St John’s members have given exemplary patience in bearing with the national division over views of the ordained ministry. It isn’t sexist to hold to the Bible and the practice of the worldwide church, Catholic and Orthodox over 20 centuries. Neither is it a betrayal of Christian principle to seek the ordination of women. It’s just that changing holy orders, one of the seven sacraments, is like changing the heating system in a church. There’s an upheaval and a chilling effect – and the national church remains in the middle of it! No easy answers here, just patience. The Holy Spirit is saying one thing to part of the church and another thing to the rest. We must wait and see and avoid knee jerk reactions, seeking to maximise unity as a national church which believes its part of the ‘one, holy, catholic and apostolic church’.

Thirdly let’s look at how Our Lord’s invitation to be one with one another gels with the international level of the universal church. In first century Corinth there were Chloe’s and Apollos’ and Cephas’ groups. In the world of the 21st century there are not three but 45,000 Christian denominations! Reversing this astonishing, alarming disunity seems impossible - but with God nothing is impossible! 


Today’s second reading, looking to the Lord’s return, reminds us that the joy of Easter season is incomplete. ‘Surely, I am coming soon. Amen, come Lord Jesus’ (Revelation 22:20). Christ has died. Christ is risen. Christ will come again! As we move next week to Pentecost, the end of Easter season, we also move towards Advent. In the letter to the Ephesians scripture likens Christ our risen and ascended Lord to a heavenly Bridegroom preparing to gather his Bride the Church after her purification from sin, including her divisions, is ended and her holiness is made complete. The world will not be ready for this until the church is ready - that is, made one and holy - which is an astonishing thought! What we are celebrating this morning, our being made one bread, one body, is an anticipation of what is to come, of the Christ who is to come in his fullness. 

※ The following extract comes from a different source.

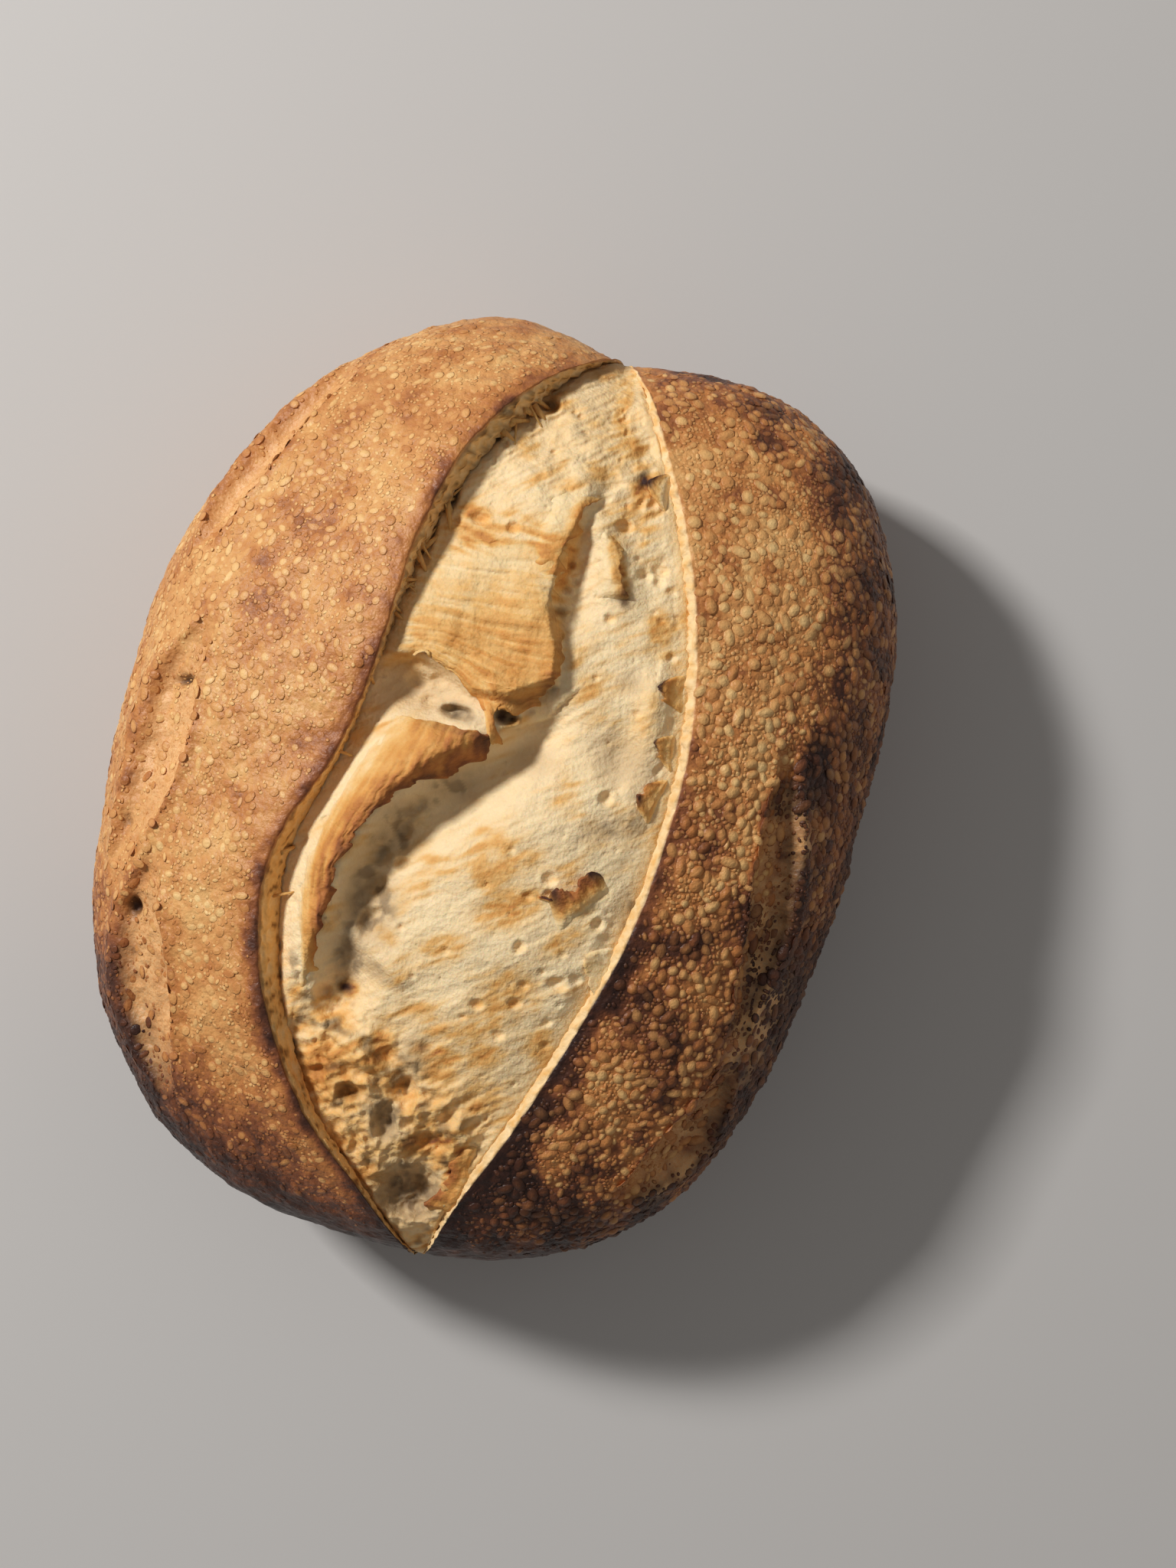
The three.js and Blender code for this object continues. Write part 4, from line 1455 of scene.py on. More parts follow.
@dataclass
class TornSkins:
    """Sheets of torn dough, joined into one piece."""

    name: str
    sheets: tuple[Sheet, ...]
    crumb: Crumb
    seed: int
    thick: float = 0.9
    root_sunk: float = 1.1
    above: float = 0.4

    @staticmethod
    def spread(sheet: Sheet, cloth: Cloth, noise: Noise) -> Array:
        """Spreads a sheet over its part of the cut.

        Args:
            sheet: The sheet.
            cloth: Its grid, laid flat.
            noise: The noise that frays it.

        Returns:
            The places of its points, seen from above.
        """
        across, length = cloth.across, cloth.length
        ragged = noise.layered(length * cloth.run / 5.0, length * 3.0 + 5.0, layers=3)
        ragged = ragged * sheet.fray / np.maximum(cloth.span, 3.0)
        drawn = lerp(1.0, np.sin(math.pi * np.clip(length, 0.0, 1.0)) ** 0.6, sheet.tongue)
        reach = across * (drawn + ragged * across**3)
        place = lerp(cloth.root, cloth.torn, reach[:, None])
        place[:, 1] += length**3 * along(sheet.bow, across)
        ends = length**6 * (not sheet.closed[1]) + (1.0 - length) ** 6 * (not sheet.closed[0])
        place[:, 1] += sheet.end_fray * ends * noise.layered(across * 5.0, across + 2.0, layers=3)
        return place

    @staticmethod
    def streaks(sheet: Sheet, cloth: Cloth, noise: Noise) -> Array:
        """Returns the grain of a sheet, across it or along it."""
        across, length = cloth.across, cloth.length * cloth.run
        if sheet.grain_along:
            return noise.layered(across * cloth.span / 1.7, length / 16.0 + 0.6 * across, 3.0, layers=2)
        return noise.layered(across * 2.2, length / 1.5 + 0.8 * across, 3.0, layers=2)

    def lay(self, sheet: Sheet, noise: Noise) -> tuple[bmesh.types.BMesh, Array, Array]:
        """Lays one sheet over the crumb.

        Args:
            sheet: The sheet.
            noise: The noise that frays it.

        Returns:
            The sheet's grid, and its toast and char tones.
        """
        grid = bmesh.new()
        columns, rows = sheet.grid
        bmesh.ops.create_grid(grid, x_segments=columns, y_segments=rows, size=1.0)
        flat = np.array([vert.co[:2] for vert in grid.verts])
        across, length = (flat[:, 0] + 1.0) / 2.0, (1.0 - flat[:, 1]) / 2.0
        root, torn = path_point(sheet.root, length), path_point(sheet.torn, length)
        run = sum(math.dist(start, end) for start, end in zip(sheet.torn, sheet.torn[1:]))
        cloth = Cloth(across, length, root, torn, run)
        x, y = self.spread(sheet, cloth, noise).T
        streaks = self.streaks(sheet, cloth, noise)
        height = self.crumb.form.crumb_height(x, y, self.crumb.smooth_relief)
        open_ends = np.ones(len(x))
        for shut, distance in zip(sheet.closed, (length, 1.0 - length)):
            open_ends *= smooth(distance, -0.02, 0.2) if shut else 1.0
        risen = smooth(across, 0.0, 0.45) * open_ends
        raised = sheet.lift * across**1.5 * (1.0 + 0.7 * noise.at(length * run / 8.0, across * 0.7 + 31.0))
        height += risen * (raised + sheet.swell * np.sin(math.pi * across)) - self.root_sunk * (1.0 - risen)
        height += (sheet.grain * streaks + 0.3 * noise.at(x / 2.6, y / 2.6, 8.0)) * (0.4 + 0.6 * risen)
        height += risen * (self.above + 0.7 * noise.at(x / 9, y / 6, 21.0))
        points = self.crumb.stage.metres(np.stack((x, y, height), axis=-1))
        for vert, point in zip(grid.verts, points):
            vert.co = point
        browned = lerp(*sheet.toast, across) + 0.15 * streaks + 0.14 * noise.at(x / 5, y / 5, 19.0)
        browned -= sheet.far_pale * (1.0 - smooth(length, 0.05, 0.7))
        toast = lerp(self.crumb.toast(x, y), browned, smooth(across, *sheet.blend) * open_ends)
        char = strongest(sheet.char, x, y) if sheet.char else np.zeros(len(x))
        strength, width = sheet.singe
        patchy = smooth(noise.at(length * run / 3.0, length), -0.3, 0.4)
        singed = strength * smooth(across, 1.0 - width, 1.0) * patchy
        return grid, toast, np.maximum(char * (0.8 + 0.5 * streaks), singed)

    def build(self, material: Material) -> Object:
        """Builds and dresses the sheets.

        Args:
            material: Their finish.

        Returns:
            The piece.
        """
        noise = Noise(self.seed)
        joined = bmesh.new()
        tones: list[tuple[Array, Array]] = []
        for sheet in self.sheets:
            grid, toast, char = self.lay(sheet, noise)
            tones.append((toast, char))
            part = MeshTools.to_mesh(grid, self.name + "_part")
            joined.from_mesh(part)
            bpy.data.meshes.remove(part)
        bmesh.ops.recalc_face_normals(joined, faces=joined.faces[:])
        up = sum(face.normal.z * face.calc_area() for face in joined.faces)
        if up < 0.0:
            bmesh.ops.reverse_faces(joined, faces=joined.faces[:])
        mesh = MeshTools.to_mesh(joined, self.name)
        MeshTools.tone(mesh, "toast", np.concatenate([toast for toast, _ in tones]))
        MeshTools.tone(mesh, "char", np.concatenate([char for _, char in tones]))
        MeshTools.tone(mesh, "hollow_shade", np.zeros(len(mesh.vertices)))
        piece = MeshTools.piece(self.name, mesh, material)
        shell = piece.modifiers.new("thickness", "SOLIDIFY")
        shell.thickness = self.thick * MM
        shell.offset = -1.0
        return piece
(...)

The divisions of the world at this moment, linked to Russia’s invasion of Ukraine, are linked to Christian divisions, a reminder of how we fail to serve the overarching plan of God to gather a people to himself through his church from every people and nation. Part of the tragedy is the failure of Orthodox Church leaders to present that vision, keep their flock united, condemn the killing of church members by other church members or even call for a ceasefire. The Pope’s intervention has been striking in condemning Patriarch Kirill. This sets back ecumenical relations though it makes clear that the cause of the kingdom of God, of justice, love and peace comes first and church unity rides on the back of that aspiration.


Only as the different churches come together to the foot of Christ’s Cross and admit their need of his forgiveness are they ever going to be made one, as he desires. This happens worldwide whenever Christians opt to maximise holiness and cooperation with their sister churches. As Edward Pusey said ‘it is what is unholy on both sides that keeps us apart’. I am aware that the Jesus Prayer I pray hour by hour - ‘Lord Jesus Christ, Son of God, have mercy on me a sinner’ - is a gift from Russian orthodoxy. Though much harm flows from Russia at this time there is also holiness in  many new monastic communities and that holiness is overflowing across the world 


Christian unity grows – locally, nationally or internationally - as Christians grow together in both holiness and love. Let’s make that our priority as much as we can as a new partnership of priests and people emerges here from June 9th. 


‘May they all be one. As you, Father, are in me and I am in you, may they also be in us, so that the world may believe that you have sent me.’